Where’s the art scene in Berlin going?
It’s much bigger than it was, and hard to define. It will be more international, not so connected to Berlin’s identity. These days, young people are a year in Paris, a year in New York, two years in Berlin. They’re here because it’s cheap to live. But that might change. And if it does, they might go to Bucharest or Brussels.

And is St Agnes a place where that change won’t happen?
Yes, we’re building our own bunker, with our own peer group, creating a foundation. The biggest problem in Berlin is the development of the city itself, which pushes people away. We don’t want to be pushed away. We want to keep independent and not be too commercial. I can be commercial but I like being non-commercial, too. I don’t like being commercial because of financial pressure.
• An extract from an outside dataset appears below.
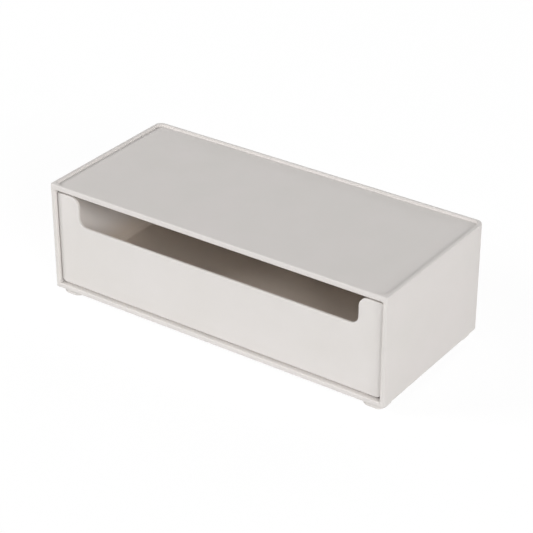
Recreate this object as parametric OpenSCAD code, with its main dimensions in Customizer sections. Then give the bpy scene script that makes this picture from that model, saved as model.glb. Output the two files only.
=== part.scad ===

It’s said that Berlin has no art collectors. Is that true?
There are more and more younger collectors. People from the fashion, media, and tech industries – they’re my age. They’re not big-time collectors but they’re starting. Something shifted; I think in that generation, feeling good is more important than status symbols. They don’t buy a Porsche. They buy property, or invest in art.

And for artists?
If the city makes sure it stays mixed and there are still affordable rents for artistic practices, it will be fine. If not, it will end up like New York or Paris. They are great cities, but they are simply not so open. By the way, we have more space at St Agnes’s opening in 2014, and would love creative people from outside Berlin to join us.